Over 400 quilts were displayed at the Golden Triangle Quilt Guild Show in Beaumont last week.
My quilt, Age of Asparagus (Figure 1), was fortunate to win a blue ribbon in the Guild's color challenge, modern design, category. My color was from Crayola's line and was called Asparagus. All squares and rectangles were raw-edge, free-motion quilted directly onto the quilt top. Quilting was the most massive quilting coverage I have ever done on a quilt. Asparagus tips and stalks in body of quilt were from stencils I created using a live stalk as the model. I drew out a larger version for the stalks in the border. Stalks and words were painted with pigmented inks and black Gesso. When I finished it, I wanted to cut it up and re-work it into something smaller, probably, because I am not used to working large and it didn't seem like something I would create. Even a friend who knew my work didn't recognize it as mine.

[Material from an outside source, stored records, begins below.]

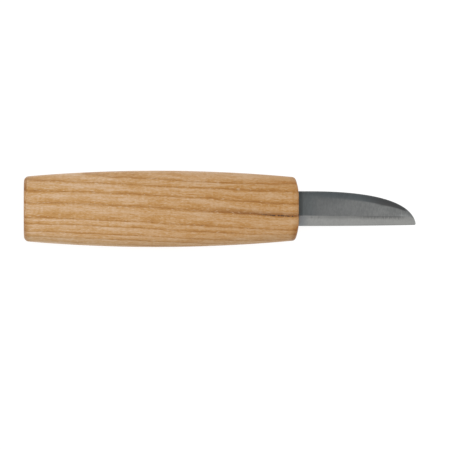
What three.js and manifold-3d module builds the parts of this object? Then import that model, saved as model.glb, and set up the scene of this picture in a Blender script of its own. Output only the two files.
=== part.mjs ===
// Whittling knife: a short carbon-steel blade bonded into a one-piece, barrel-shaped ash handle.
// Millimetres, +Z up. The knife lies on one broad face of its handle. X runs from the butt to the
// tip, +Y is the spine's side, and the blade's plane is halfway up the handle's thickness.
// The origin is the centre of the footprint.
import * as THREE from "three";
import { mergeVertices } from "three/addons/utils/BufferGeometryUtils.js";
import Module from "manifold-3d";

const wasm = await Module();
wasm.setup();

// Driving dimensions.
const HANDLE_LENGTH = 118;
const BLADE_REACH = 50; // from the handle's front face to the tip
const HANDLE_HEIGHT = 32.8; // across the swell
const HANDLE_THICKNESS = 22;
const SWELL_FROM_BUTT = 56.7;
const SIDE_ARC_RADIUS = 640; // the top and the belly, seen from the side
const ROUND_OVER = 10; // along the four long edges
const BUTT_EASING = 2; // the rounding of the butt's rim
const FRONT_EASING = 1.2; // the rounding of the front face's rim
const NOSE_FLAT = 5.1; // half the height of the front face's flat middle
const NOSE_RADIUS = 19.3; // how the front face falls back above and below its flat middle
const NOSE_REACH = 12; // how far behind the front face the nose's curve fades out

const BLADE_THICKNESS = 2;
const SPINE_Y = 7.555;
const STRAIGHT_SPINE = 4.86; // how far the spine runs straight from the handle
const SPINE_ROLL_WIDTH = 2.2; // the polished-over border along the spine
const SPINE_ROLL_DROP = 0.22;
const EDGE_Y = -7.36; // at the handle
const EDGE_RISE = 0.48; // how much higher the edge is at the tip
const EDGE_LAND = 0.04; // thickness of the steel at the very edge
const BEVEL_TOP_HEEL_Y = -2.85;
const BEVEL_TOP_TIP_Y = -3.4;
const HONED_HEIGHT = 0.4; // the steeper strip honed along the edge
const HONED_THICKNESS = 0.26; // at its upper border
const TIP_ROUND = 0.5;

const HEEL_DEPTH = 8; // how far the blade's full height runs into the handle
const TANG_LENGTH = 52;
const TANG_HALF_AT_HEEL = 4.9;
const TANG_HALF_AT_END = 3.6;
const NOTCH_RADIUS = 1.1;
const NOTCH_DEPTHS = [18, 28, 38];
const KEY_HOLE_RADIUS = 1.6;
const KEY_HOLE_DEPTH = 45;

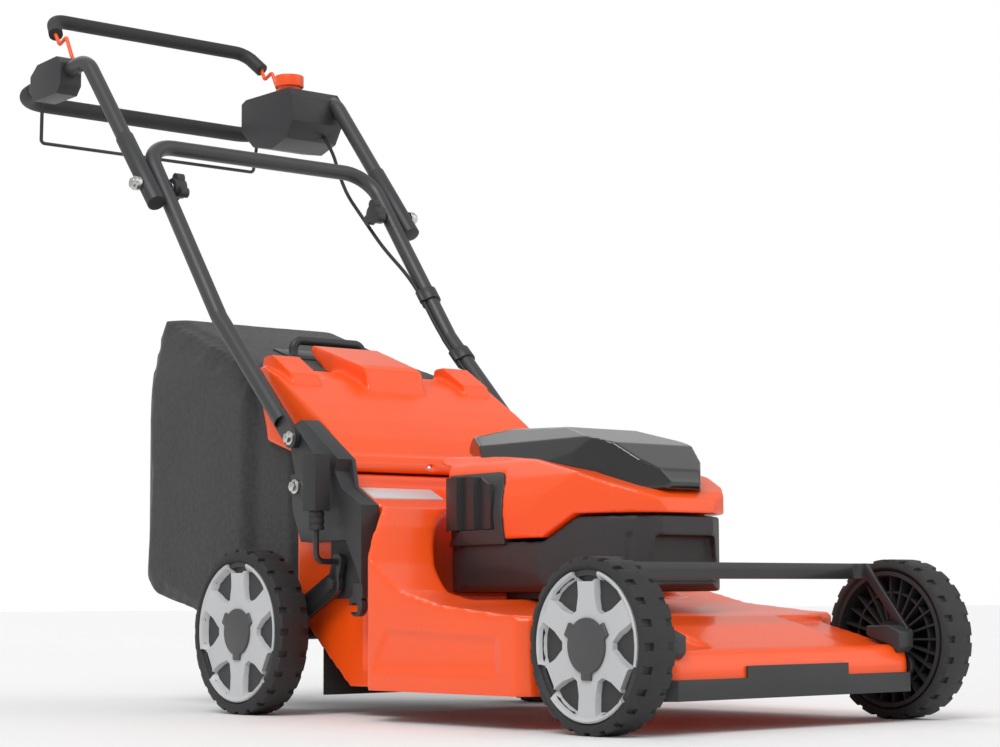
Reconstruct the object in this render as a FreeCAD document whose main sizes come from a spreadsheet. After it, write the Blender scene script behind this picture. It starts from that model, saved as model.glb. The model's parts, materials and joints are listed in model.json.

Since she liked it, and since it did win a ribbon, I took that as a compliment.
I received my critique back last week so I thought I would write a word about the judges. Two of the judges were NQA certified judges and one was a 30-year veteran quilt appraiser. They definitely knew what they were looking at (not all of them do and not all are NQA certified). Her comment on Asparagus was spot on: "A study of value and its contrast is noted and appreciated".